PM, SFS True, but subsidiaries that use our central payment factory dont know whether we are executing a domestic or a cross-border payment. We pay wherever payment is cheapest. We might make supplier payments to Portugal from a completely different country. Our payment factory will require Iban for all those countries with incoming payments. What we then send out to the banks is something completely different because large organizations like ours have payment accounts in each country.
OB, Volkswagen Banks say there are no volumes in cross-border payments. Of course there arent because the infrastructure is so badly organized that we have to work around it so it doesnt seem like a cross-border payment. We need a standardized, efficient infrastructure.

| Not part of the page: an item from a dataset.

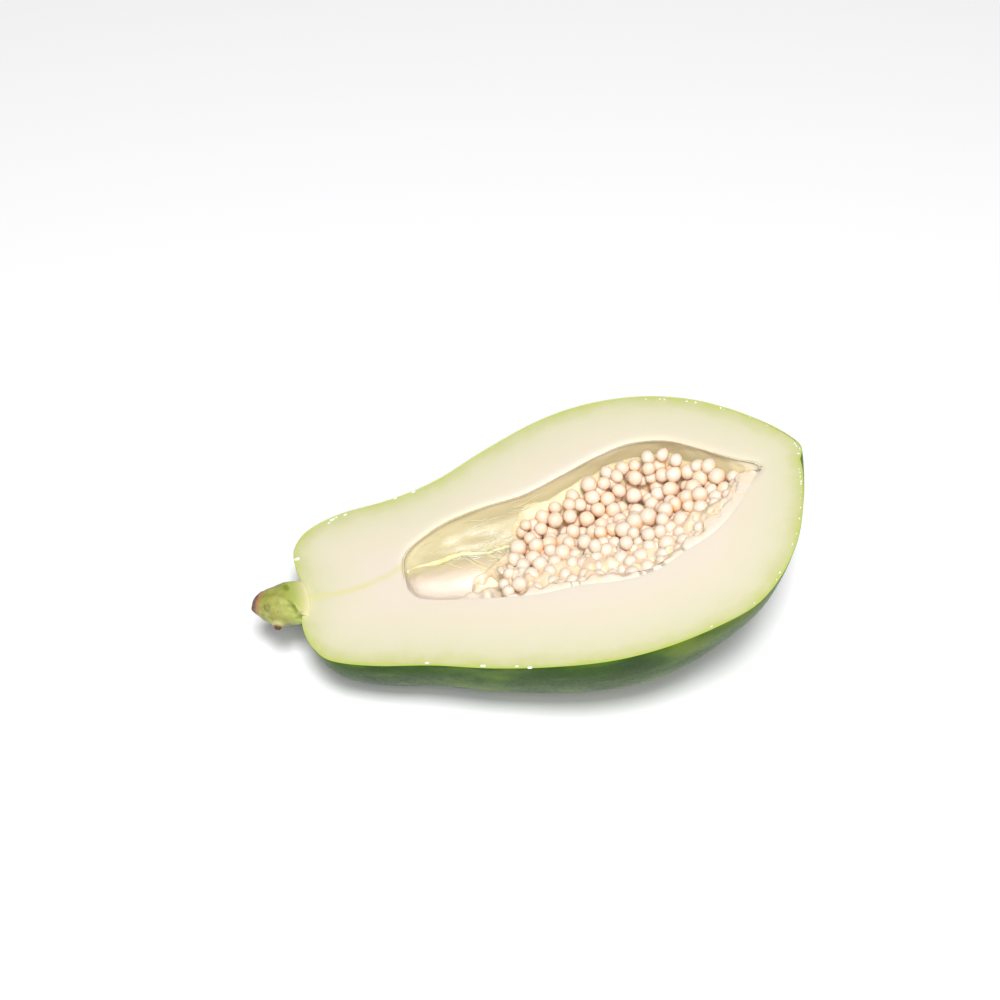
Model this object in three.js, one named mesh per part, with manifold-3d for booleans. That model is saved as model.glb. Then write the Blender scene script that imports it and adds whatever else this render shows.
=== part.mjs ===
// Half of a green papaya, cut lengthwise, lying on its skin with the cut face up.
// Millimetres, +Z up. The fruit is drawn along +X from the stalk joint to the blossom end,
// with the cut face in the plane z = 0 and +Y to the far side, and is then tipped into the
// pose in which it rests.

import * as THREE from 'three';
import { mergeVertices } from 'three/addons/utils/BufferGeometryUtils.js';
import Module from 'manifold-3d';

const wasm = await Module();
wasm.setup();

const { degToRad, lerp, smoothstep } = THREE.MathUtils;

// The two sides of the cut face's outline, from the stalk dimple to the blossom notch.
// Point n of one side and point n of the other are the two ends of one cross-section.
const SKIN_FAR = [
  [1.5, 0], [0.2, 9], [-1.2, 18], [-0.6, 27], [6, 34.4], [20, 38.2],
  [42, 38.2], [62, 41.4], [84, 49.8], [108, 57], [129, 58.5], [150, 54.8],
  [168, 47], [183, 36], [196, 22.8], [203.6, 12.2], [206, 5.5], [204, 0.2],
];
const SKIN_NEAR = [
  [1.5, 0], [-1.2, -7], [-1.4, -15], [1.6, -24.5], [8, -32.4], [24, -40],
  [46, -47.1], [68, -55.8], [90, -62.6], [112, -67.2], [132, -68], [152, -65.6],
  [170, -60.6], [183, -50.2], [193, -36], [199.5, -20], [203, -7.5], [204, 0.2],
];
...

JL What are you planning to do when this SEPA concept becomes fully operational? Will it change the way you work?
PM, SFS Of course. If there is a domestic European market then we will use just one euro account to pay from. In Europe, we still differentiate between resident and non-resident accounts, and if you read Resolution 2560, the only reason for this differentiation is reporting obligations. The corporates have to ask for Iban and BIC numbers for payments in Iban countries. Then whether the transaction is done locally or cross-border is up to the infrastructure the banks offer on a pan-European basis.
AW, ABN Amro I think your frustrations are the same as the banks: for the next few years we too will have to live with both domestic clearing systems and SEPA. We want to be able to have Iban and BIC throughout Europe, because its straight-through processing for us, and we can then pass on the benefits to our clients. I think Luxembourg, Italy and Spain have indicated that they will be migrating their domestic traffic to EBA Step 2, and we expect that many of the others will be encouraged to consider doing the same.